# Pet rats...



## Megibo (29 November 2013)

Fess up, who's got them! 

I am seriously thinking of getting another pair.. been put off a little bit by previous rats as all of them bit! Probably what you get when you buy from Pets at Home  So next time am going to a proper rattery  

Show me yours! :biggrin3:


----------



## Annette4 (29 November 2013)

I have two....both babies although growing up quick. One very friendly, the other much more of a wuss but both very sweet and cute.

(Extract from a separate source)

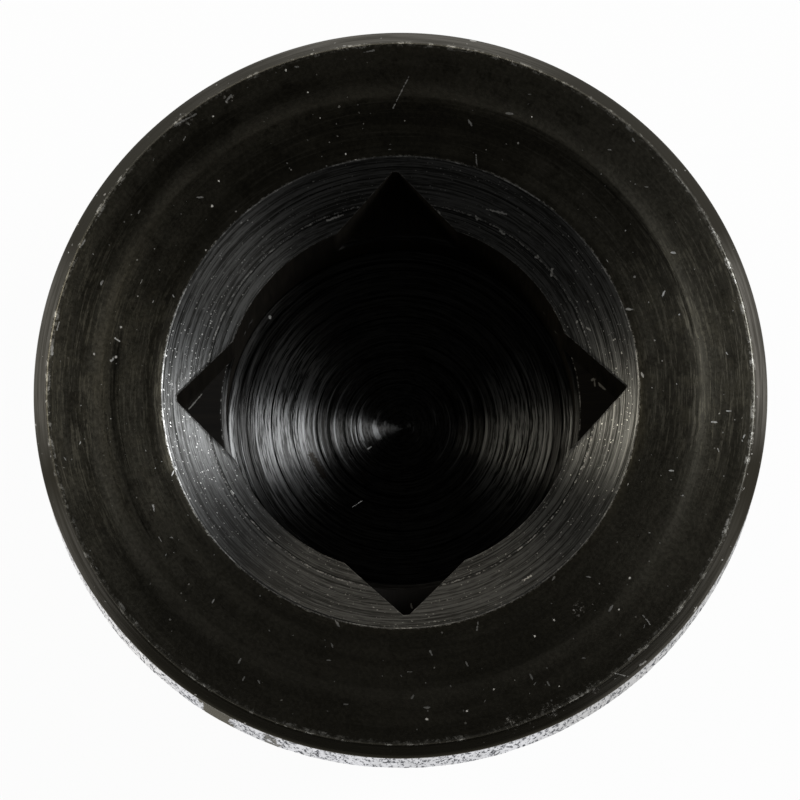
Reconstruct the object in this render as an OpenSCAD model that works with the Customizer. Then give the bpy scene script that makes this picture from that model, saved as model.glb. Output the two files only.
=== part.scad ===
// Drain plug: a low round collar over a threaded shank, turned by a square
// socket in its face. The plug stands on the end of its shank, its axis is Z
// and the socket opens upward. Lengths are millimetres, angles degrees.

/* [Collar] */
// Diameter of the collar
collar_d = 22.0; // [21:0.5:30]
// Height of the collar, from its sealing face to its top face
collar_h = 3.35; // [2.5:0.05:6]
// Radial width of the chamfer round the top of the collar
rim_chamfer_w = 0.41; // [0.1:0.01:0.8]
// Height of the chamfer round the top of the collar
rim_chamfer_h = 0.45; // [0.1:0.05:0.9]
// How far the middle of the face stands up over the flat along its rim
face_rise = 0.06; // [0.02:0.01:0.3]
// Width of that raised flat, from the countersink's edge outward
raised_flat_w = 1.52; // [0.8:0.01:1.9]
// Width of the slope from the raised flat down to the rim's flat
face_slope_w = 0.55; // [0.2:0.05:0.7]
// Chamfer round the lower edge of the collar
seat_chamfer = 0.20; // [0.05:0.05:0.4]

/* [Drive socket] */
// Width across the flats of the square socket
socket_af = 9.6; // [6:0.1:10.2]
// How much each corner of the square is blunted, along the diagonal
corner_blunt = 0.09; // [0.02:0.01:0.3]
// Depth of the square below the face, down to the floors of its corners
socket_depth = 4.2; // [3:0.1:5.5]
// How much wider the round pilot hole is than the square's flats
pilot_allowance = 1.0; // [0.5:0.1:1.8]
// How far the pilot hole runs on below the corner floors
pilot_runout = 2.0; // [0.8:0.1:2.5]
// Radius in the corner where the pilot hole meets its bottom
pilot_corner_r = 0.10; // [0.05:0.05:0.4]
// Depth of the shallow cone in the bottom of the pilot hole
pilot_cone_h = 1.50; // [0.3:0.05:2]
// Radial width of the land between the square's corners and the countersink's edge
countersink_lip = 0.46; // [0.1:0.02:0.8]
// Included angle of the countersink
countersink_angle = 120; // [90:5:130]

/* [Shank] */
// Outside diameter of the thread
thread_d = 18.0; // [17:0.25:19]
// Pitch of the thread
thread_pitch = 1.5; // [1:0.25:1.75]
// Length of the shank below the sealing face
shank_length = 12.0; // [9:0.5:20]
// Width of the relief groove under the collar, at the outside of the thread
relief_w = 3.2; // [2.2:0.1:4.5]
// How far the floor of the relief groove lies under the root of the thread
relief_undercut = 0.15; // [0.05:0.05:0.3]
// Radius in both corners of the relief groove
relief_corner_r = 0.40; // [0.1:0.05:0.6]
// Slope of the groove's run-out flank, measured from the axis
relief_flank_angle = 45; // [40:5:60]
// How far the end of the shank lies under the root of the thread
lead_undercut = 0.15; // [0.05:0.05:0.4]
// Slope of the lead chamfer at the end of the shank, measured from the axis
lead_angle = 45; // [30:5:60]

/* [Hidden] */
$fn = 96;

// Both sides of a metric thread together take this share of its pitch
thread_depth_ratio = 1.2269;
// How far a cut reaches past the surface that it opens
cut_past = 1;

overall_h = shank_length + collar_h;
collar_r = collar_d / 2;
rim_r = collar_r - rim_chamfer_w;
rim_z = overall_h - face_rise;

thread_r = thread_d / 2;
thread_root_r = (thread_d - thread_depth_ratio * thread_pitch) / 2;
lead_r = thread_root_r - lead_undercut;
lead_h = (thread_r - lead_r) / tan(lead_angle);

relief_r = thread_root_r - relief_undercut;
relief_start_z = shank_length - relief_w;
relief_floor_z = relief_start_z + (thread_r - relief_r) / tan(relief_flank_angle);

pilot_r = (socket_af + pilot_allowance) / 2;
pilot_bottom_z = overall_h - socket_depth - pilot_runout;
pilot_cone_angle = atan(pilot_cone_h / pilot_r);

socket_corner_r = socket_af / sqrt(2) - corner_blunt;
countersink_r = socket_corner_r + countersink_lip;
countersink_h = (countersink_r - pilot_r) / tan(countersink_angle / 2);
raised_flat_r = countersink_r + raised_flat_w;

// Half outline of the blank, from the end of the shank up to the face
module blank_outline() {
    polygon([
        [0, 0],
        [lead_r, 0],
        [thread_r, lead_h],
        [thread_r, shank_length],
        [collar_r - seat_chamfer, shank_length],
        [collar_r, shank_length + seat_chamfer],
        [collar_r, rim_z - rim_chamfer_h],
        [rim_r, rim_z],
        [raised_flat_r + face_slope_w, rim_z],
        [raised_flat_r, overall_h],
        [0, overall_h]
    ]);
}

// Half outline of the relief groove, with an arc in each of its two corners
module relief_outline() {
    flank = [sin(relief_flank_angle), -cos(relief_flank_angle)];
    corner = [relief_r, relief_floor_z];
    tangent = relief_corner_r * tan(relief_flank_angle / 2);
    foot = corner + tangent * flank;
    past = corner + (thread_r - relief_r + cut_past) / flank[0] * flank;
    polygon([
        [relief_r, corner[1] + tangent],
        [relief_r, shank_length - relief_corner_r],
        [relief_r + relief_corner_r, shank_length],
        [thread_r + cut_past, shank_length],
        past,
        foot
    ]);
    translate([relief_r + relief_corner_r, corner[1] + tangent])
        circle(r = relief_corner_r);
    translate([relief_r + relief_corner_r, shank_length - relief_corner_r])
        circle(r = relief_corner_r);
}

// Half outline of the drilled pilot hole, its shallow bottom and its countersink
module pilot_outline() {
    corner_r = pilot_r - pilot_corner_r;
    corner_z = pilot_bottom_z - pilot_corner_r * tan(pilot_cone_angle)
        + pilot_corner_r / cos(pilot_cone_angle);
    foot = [
        corner_r + pilot_corner_r * sin(pilot_cone_angle),
        corner_z - pilot_corner_r * cos(pilot_cone_angle)
    ];
    polygon([
        [0, pilot_bottom_z - pilot_cone_h],
        foot,
        [pilot_r, corner_z],
        [pilot_r, overall_h - countersink_h],
        [countersink_r + cut_past * tan(countersink_angle / 2), overall_h + cut_past],
        [0, overall_h + cut_past]
    ]);
    translate([corner_r, corner_z])
        circle(r = pilot_corner_r);
}

// Collar and shank, as turned from bar
module turned_blank() {
    rotate_extrude()
        difference() {
            blank_outline();
            relief_outline();
        }
}

// The square, broached through the pilot hole and stopped short of its bottom
module broached_square() {
    translate([0, 0, overall_h - socket_depth])
        linear_extrude(height = socket_depth + cut_past)
            intersection() {
                square(socket_af, center = true);
                circle(r = socket_corner_r);
            }
}

module drain_plug() {
    color([0.17, 0.16, 0.14])
        difference() {
            turned_blank();
            rotate_extrude()
                pilot_outline();
            broached_square();
        }
}

drain_plug();
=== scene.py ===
import math

import bmesh
import bpy
import numpy as np
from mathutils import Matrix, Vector, noise


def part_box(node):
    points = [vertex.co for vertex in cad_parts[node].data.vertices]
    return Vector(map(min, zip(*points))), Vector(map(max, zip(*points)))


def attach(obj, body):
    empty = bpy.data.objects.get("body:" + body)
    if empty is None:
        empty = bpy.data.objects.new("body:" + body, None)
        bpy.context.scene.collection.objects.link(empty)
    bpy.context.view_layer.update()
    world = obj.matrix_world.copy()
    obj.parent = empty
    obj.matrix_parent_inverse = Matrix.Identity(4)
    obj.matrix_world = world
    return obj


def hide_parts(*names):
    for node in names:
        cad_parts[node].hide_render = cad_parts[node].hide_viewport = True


# The drain plug as it looks: one blackened steel piece with its real thread,
# tool marks and worn edges, in place of the plain solid of the frame.
# Lengths are millimetres unless they say otherwise; MM turns them into metres.
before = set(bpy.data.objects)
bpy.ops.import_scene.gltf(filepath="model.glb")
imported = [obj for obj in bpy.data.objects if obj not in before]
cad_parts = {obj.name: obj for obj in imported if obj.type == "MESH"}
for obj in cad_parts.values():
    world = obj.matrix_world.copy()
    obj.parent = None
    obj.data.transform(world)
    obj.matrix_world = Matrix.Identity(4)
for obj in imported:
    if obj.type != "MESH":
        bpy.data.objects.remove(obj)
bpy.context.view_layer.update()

MM = 0.001
PLUG = "drain_plug"
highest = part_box(PLUG)[1]

# Sizes of the collar
face_z = round(highest.z / MM, 3)
collar_r = round(highest.x / MM, 1)
collar_h = 3.35
seat_z = face_z - collar_h
seat_chamfer = 0.20
rim_chamfer_w = 0.41
rim_chamfer_h = 0.41
rim_r = collar_r - rim_chamfer_w
face_rise = 0.045
rim_z = face_z - face_rise
face_slope_w = 0.62
# How deep the grain of the bar's skin is on the collar's side
skin_depth = 0.03

# Sizes of the socket
socket_af = 9.6
socket_depth = 4.2
corner_blunt = 0.09
sharp_corner_blunt = 0.02
pilot_allowance = 1.0
pilot_runout = 2.0
pilot_corner_r = 0.10
pilot_cone_h = 1.5
countersink_lip = 0.46
countersink_angle = 120
raised_flat_w = 1.52
socket_corner_r = socket_af / math.sqrt(2) - corner_blunt
sharp_corner_r = socket_af / math.sqrt(2) - sharp_corner_blunt
corner_floor_z = face_z - socket_depth
pilot_r = (socket_af + pilot_allowance) / 2
pilot_bottom_z = corner_floor_z - pilot_runout
countersink_r = socket_corner_r + countersink_lip
countersink_lean = math.radians(countersink_angle / 2)
raised_flat_r = countersink_r + raised_flat_w
# The bevel where the corner floors meet the pilot hole: its width and its slope
floor_bevel_w = 0.15
floor_bevel_slope = 0.42

# Sizes of the shank
pitch = 1.5
flank_angle = math.radians(30)
# Both sides of a metric thread together take this share of its pitch, and the radius
# in its root takes this one
thread_depth_ratio = 1.2269
root_radius_ratio = 0.1443
undercut = 0.15
relief_w = 3.2
relief_corner_r = 0.40
thread_r = 9.0
root_r = thread_r - thread_depth_ratio * pitch / 2
lead_r = root_r - undercut
relief_r = root_r - undercut
relief_start_z = seat_z - relief_w
relief_floor_z = relief_start_z + thread_r - relief_r
# Height of the level ring in the groove's floor, where the thread's rows have ended
relief_ring_z = seat_z - relief_corner_r - 0.25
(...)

Eta....meet Gin and Bailey...


----------



## twiggy2 (29 November 2013)

I used to have rats, non of them bit, they were great fun, used to take one out in my coat even went to the supermarket once forgetting he was there as he had gone to sleep in the pocket, he woke up in the frozen isle and a few people had a shock-he was the best 'Spode' was his name


----------



## BBH (29 November 2013)

I'm like you I had a rat about 8 yrs ago but he bit and I stopped handling him. I always feel envious of those with gentle rats because I'd love another but am too nervous.


----------



## TarrSteps (29 November 2013)

I had one I got very young, from a breeder and he was fabulous. A real cool little dude - I used to put him in the hood of my sweatshirt and take him out and about with me. The second was older and came from a pet store - she was pleasant enough but never as people oriented as Pip.


----------



## Bluesmum (30 November 2013)

We have 4 young boy rats. Got them from my neighbour who bought two boys from pets at home who turned out to not be! The female had 16 babies! Sadly I need to re home my boys as my husband,  who we knew was allergic to rabbits, has started to react to the rats and now the guinea pigs too. Bizarre as never reacted ro them before and had the pigs years! So I have 4 boys and their cage,  which is massive, looking for a good home.

two black and white
two pink eyed caramel and white


----------



## Kadastorm (30 November 2013)

i have two boys called Benzai and Ed (the hyenas in the lion king to go with Pumba the pony ).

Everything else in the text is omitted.